What: Marketing technology struggles to keep up with increasing use of voice search. Adoption of smart speakers is highest among educated millennials with higher disposable incomes.
Why it matters: Voice search expands by 35-fold between 2008 and 2016. But brands don’t have to re-invent the wheel to make sure they’re on top of consumers’ search results.
Burger King had its own way last year. It ran a television ad with a young male employee speaking these words directly into the camera: “OK, Google, what is a whopper burger?”
The question triggered innumerable cell phones and smart speakers within hearing distance of televisions. They woke up and searched the internet for the answer. Their owners likely then heard a description of the burger chain’s iconic Whopper. Their device’s virtual assistant read the description from a page on Wikipedia.
Google, which was not consulted before the ad ran, quickly modified its virtual assistant so it would not to respond to the ad, according to The New York Times.
Voice-search increases need for marketing technology
Burger King’s foray into voice search can be seen as a harbinger of the brave new world brands face. More and more internet searches are done by voice activated assistants on smart speakers and cell phones.
More customers ask AI-powered services like Google Assistant, Siri or Alexa detailed questions about restaurant brands.
Restaurants are responding to the pressure to get with the voice search game.
“In this new environment, more customers than ever are asking AI-powered services like Google Assistant, Siri or Alexa detailed questions about restaurant brands, locations and menu items,” said Lee Zucker of the New York City technology company Yext.
A study by Yext found that nearly half of all respondents (49 percent) said they would use voice search to get restaurant-specific information. “AI changes the game for restaurants everywhere,” Zucker said in a press release announcing the study results.
Brands ramp up marketing technology
Brand managers, however, don’t need to panic as they steer into the uncharted waters of smart speakers and voice-activated searches.
Adapting to voice search is not a case of re-inventing the wheel, SEO expert Chris Rodgers, founder of Colorado SEO Pros tells Portada.
“If you have already been performing SEO properly, then you have already done some of the work to make sure that you rank for voice search.”
What are the key things brand managers should watch out for?
- Focus web page content on the questions people are asking.
- Use natural conversational language on web sites.
- Understand the problems and solutions customers are looking for when building site content.
- Be the best resource on the web to answer customers’ questions.
“You need to pay attention to how your content solves problems via voice search,” and that often means ensuring that your site has an excellent FAQ section, Rodgers says.
If you have already been performing SEO properly, then you have already done some of the work to make sure that you rank for voice search.

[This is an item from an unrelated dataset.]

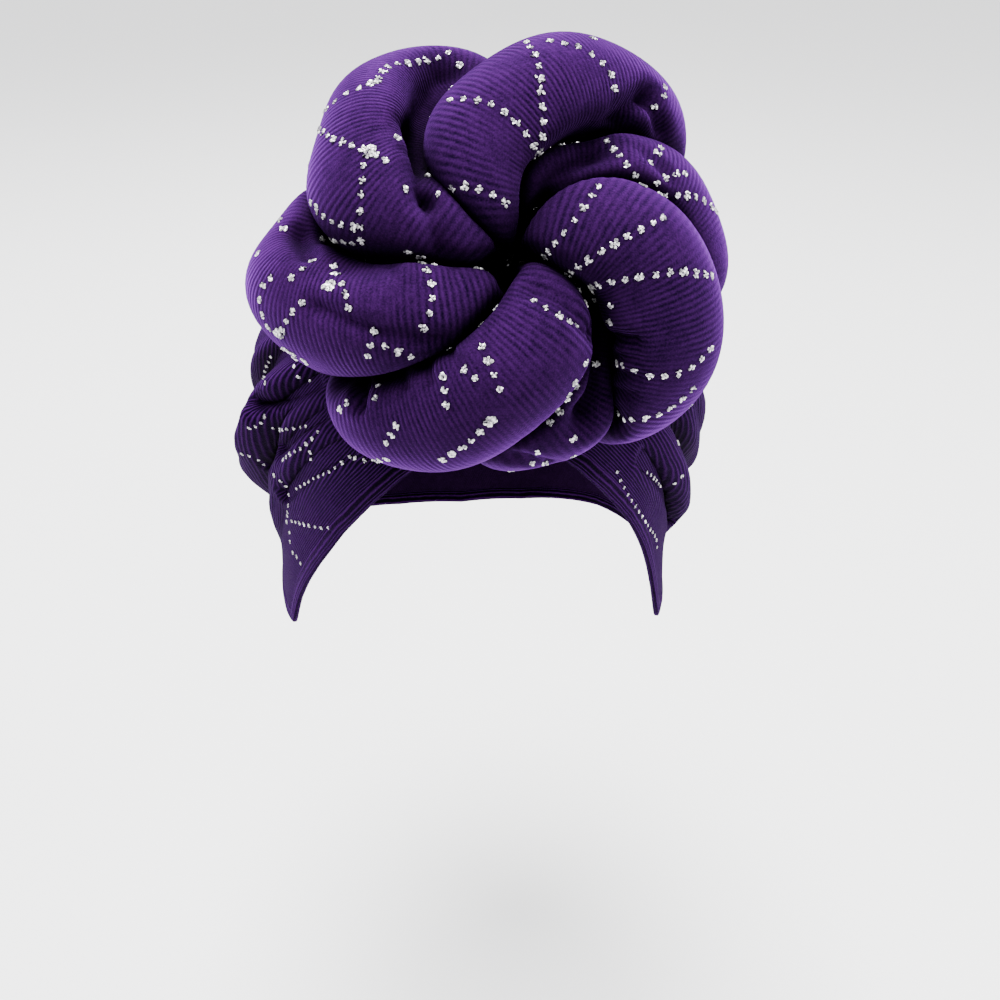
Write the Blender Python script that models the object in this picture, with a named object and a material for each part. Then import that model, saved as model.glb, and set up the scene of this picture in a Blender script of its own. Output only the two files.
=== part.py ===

“The truth is, this represents the next step and it’s just an evolution of what we’ve already been doing.”
More smart speakers, more voice search
The smart speaker market spend is ballooning. It will grow from $4.3 billion last year to $23.3 billion in 2025, according to Allied Market Research.
Amazon’s Alexa led in revenues in 2017 but Apple’s Siri is expected to grow the fastest. More will be spent in North America on smart speakers than anywhere else in the world.
The biggest adopters of smart speaker technology are affluent educated millenials as well as young gen X and children, according to Global Market Insights.
Along with smart speaker sales, voice search is growing, too.
More than 40-percent of adults “used voice search on a daily basis in 2016,” Forbes Magazine reports, noting that comScore predicts that “50 percent of searches will be voice-based by 2020.”
Forbes reports that most voice searches are also local. That puts an emphasis on the ability of the search engine used to deliver up local results.
The search engine voice searches uses depends in part on the device itself.
Rodgers tells Portada the search engine used in a voice search depends in part on the device used.
Amazon deploys its own database for shopping inquires made using its Alexa, and as a result Apple’s Siri has its own knowledge base. But Apple also uses Google. While Google serves as a main database, “it’s not a case of all smart speakers relying on Google.”
Microsoft and Amazon have teamed up against Google and Apple. Portada recently reported they are making their virtual assistants Alexa and Cordana compatible.
Brands jump in
Burger King’s joins a brave new world brands diving into smart speakers and voice search.
Marriott is trying out the Amazon Echo in rooms at select properties. Guest can access information on hotel services as well as their favorite music.
Saint Louis University decides to install Amazon Alexa smart speakers in student living areas and preload them with the answers to the most common 100 questions about getting around the university.
Andrew Ko, director of education at Amazon Web Services said “Amazon Web Services is proud to work with Saint Louis University to provide students with quick access to important information,” in a press release announcing the university’s smart speaker installation. “We applaud SLU’s commitment to using technology like Amazon Alexa to enhance campus life for its students.”